Heute anders #4: «Jetzt erlaube ich mir alles»

Zeitpunkt-Leserin Heike Wentland will nicht mehr tun, was die Gesellschaft erwartet. In der Coronakrise hat sie begonnen, alles zu tun, was sie schon immer wollte. Sie hat Schürzen genäht und verschenkt, das Haus mit Musik gefüllt und nicht zuletzt ein Neujahr-Ritual durchgeführt.

© Dirk Maybaum

Dinge «heute anders» zu machen, ist eine wunderbare Anregung. Man könnte es auch «raus aus der Routine» nennen – diese lässt uns nämlich zu Robotern werden, und das wollen wir ja nicht.

Gleich zu Beginn der Coronakrise hatte ich einen Fahrradunfall. Dies hat mich völlig aus dem normalen Leben herausgeschleudert. Als es mir wieder besserging, habe ich mir vorgenommen, mir von jetzt an alles zu erlauben. Alles zu tun, was ich schon immer tun wollte, und auch das, was mir noch Neues einfallen würde.

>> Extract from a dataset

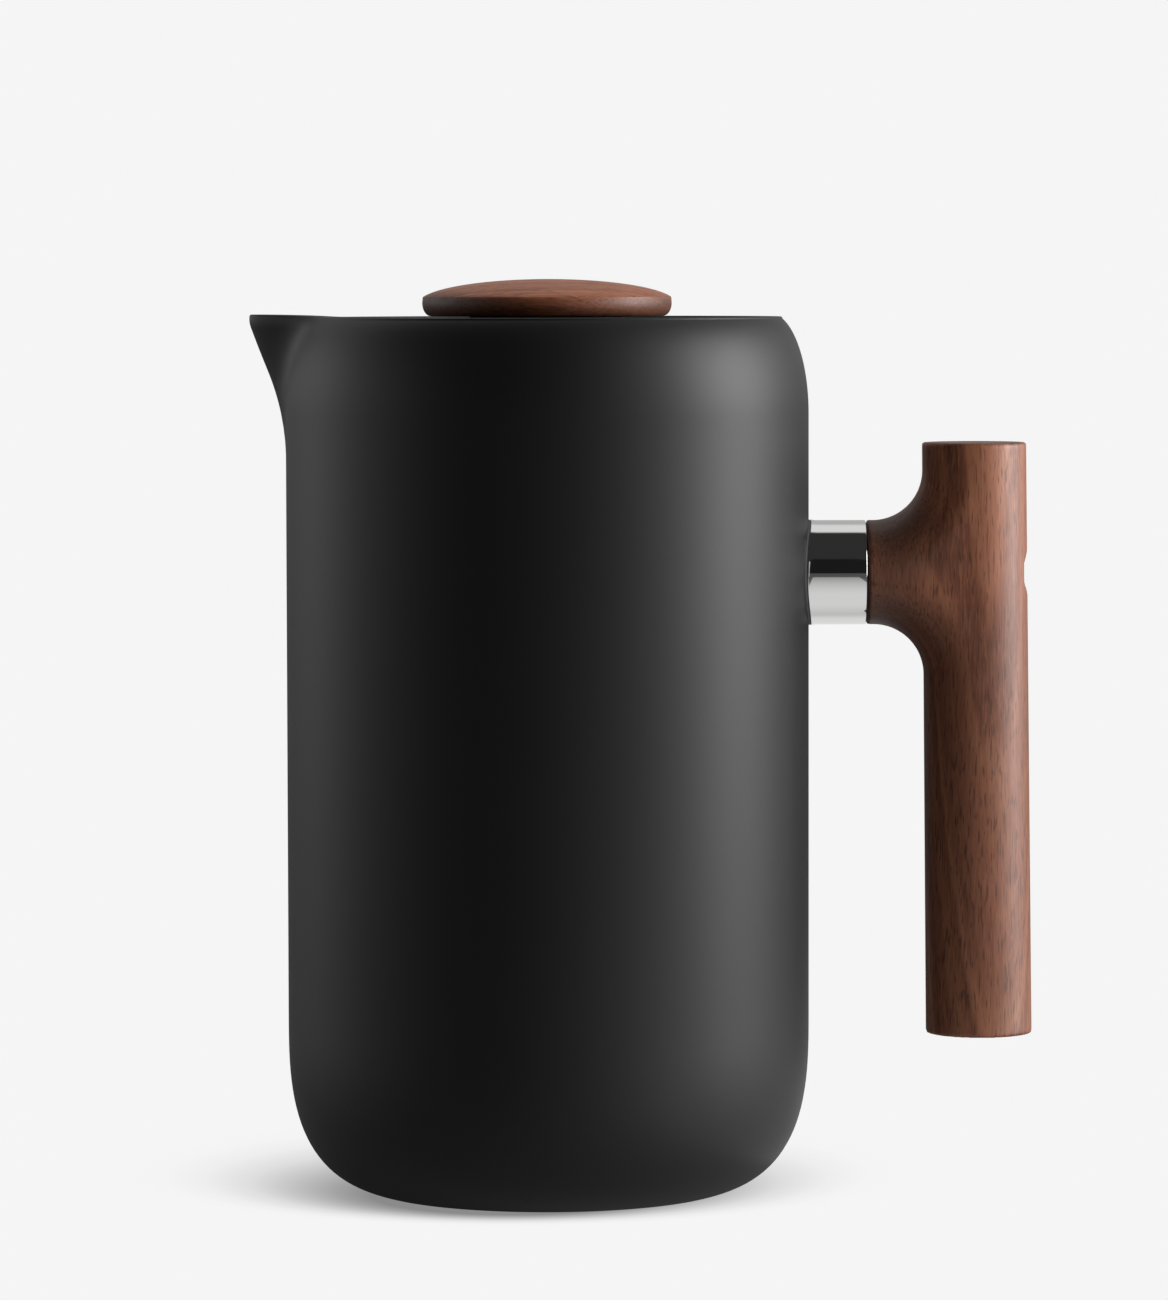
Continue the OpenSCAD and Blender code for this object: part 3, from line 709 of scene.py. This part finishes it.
def surface_net(value, low, high, pitch):
    """Quads over the surface where value(points) is 0, its points moved on to it.
    value takes an array [n, 3] and is negative inside."""
    axes = [np.arange(a, b + pitch, pitch) for a, b in zip(low, high)]
    grid = np.stack(np.meshgrid(*axes, indexing="ij"), axis=-1)
    shape = grid.shape[:3]
    field = value(grid.reshape(-1, 3)).reshape(shape)
    inside = field < 0
    corners = np.array([(i, j, k) for i in (0, 1) for j in (0, 1) for k in (0, 1)])
    count = np.zeros(tuple(n - 1 for n in shape), int)
    for i, j, k in corners:
        count += inside[i:shape[0] - 1 + i, j:shape[1] - 1 + j, k:shape[2] - 1 + k]
    active = (count > 0) & (count < 8)
    index = np.full(active.shape, -1)
    cells = np.argwhere(active)
    index[active] = np.arange(len(cells))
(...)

Als erstes lud ich Menschen ein, die ich mochte. Zu einer Feier, zu der jeder das mitbringen sollte, was er zurzeit gern ass. Wir sangen, machten Spiele und waren ausgelassen wie Kinder. Das mitgebrachte Essen war derart köstlich, dass Leib und Seele in Hochstimmung versetzt wurden. Ein paar Wochen später hatte ich Lust auf ein Treffen mit Musikern. Wir luden sie zu uns nach Hause ein und machten wieder eine kleine Feier des Lebens daraus, mit neuen Menschen, die wir mochten.

Zum Jahresende kam die Idee auf, ein «Neue-Zeit-Ritual» durchzuführen. Wir haben Menschen zusammengetrommelt, die Lust hatten, Unbrauchbares hinter sich zu lassen und mit offenen Armen in offene Arme zu laufen, beim Übergang in eine Neue Zeit. Dazu gestalteten wir mit wenigen Symbolen einen Durchgang, eine Art Tor, auf dessen anderer Seite alle mit offenen Armen standen. Dieses Gefühl war überwältigend. Eine Erfahrung, die tiefging und uns vieles bewusst gemacht hat.

Zum Ende des Winters hatte ich den Impuls, meine Nähmaschine rauszuholen und etwas zu erschaffen. Aus wunderschönen Stoffen nähte ich Schürzen. Diese Arbeit bereitete mir so viel Freude, dass daraus fast zwanzig bunte Schürzen für Gross und Klein wurden. Ich habe sie verschenkt, denn ich wollte Menschen eine Freude machen – und daraus wurde ein richtiges Freudenfieber! Am Schluss hatte ich das Gefühl, dass ich mehr zurückbekommen habe, als ich gegeben hatte. Ich will in meinem Leben keiner Routine mehr Platz geben, sondern aufwachen und jeden Moment bewusst aufnehmen. Wenn ich etwas erschaffe, dann gibt es keine Krise mehr, sondern nur noch Freude und dieses Gefühl, bei mir selbst zu sein.

Von Beruf bin ich Ärztin. In meiner Arbeit bin ich noch deutlicher geworden als früher und sage, wenn auch schonend, nur noch was ich wirklich denke. Ich habe keine Angst mehr. Ich lebe, was ich leben will, auch in meiner Arbeit. Einige Patienten haben sich von mir getrennt. Aber was soll ich sagen? Dafür sind neue Menschen gekommen, mit denen ich Gespräche führe, die so tiefgehen und so klärend sind, dass mir meine sowieso schon liebe Arbeit noch viel lieber geworden ist.

Krisen sind Chancen. Sie geben uns die Möglichkeit, zu überdenken, was und wie wir leben, und mutig und lebendig zu werden, um Neues zu probieren. Zwischendurch kommen die Gedanken an die Krise zurück. Dann lasse ich das Gefühl der Traurigkeit zu. Es ist ein ganz reines Gefühl, und wenn ich es vollständig zugelassen habe, erschöpft es sich von selbst.

Ich mache mir diese Zeit zur intensivsten Zeit meines bisherigen Lebens, und es hat sich so etwas wie ein gesunder Lebenshunger in mir ausgebreitet. Diesen stille ich in aller Ruhe und Beschaulichkeit Tag für Tag.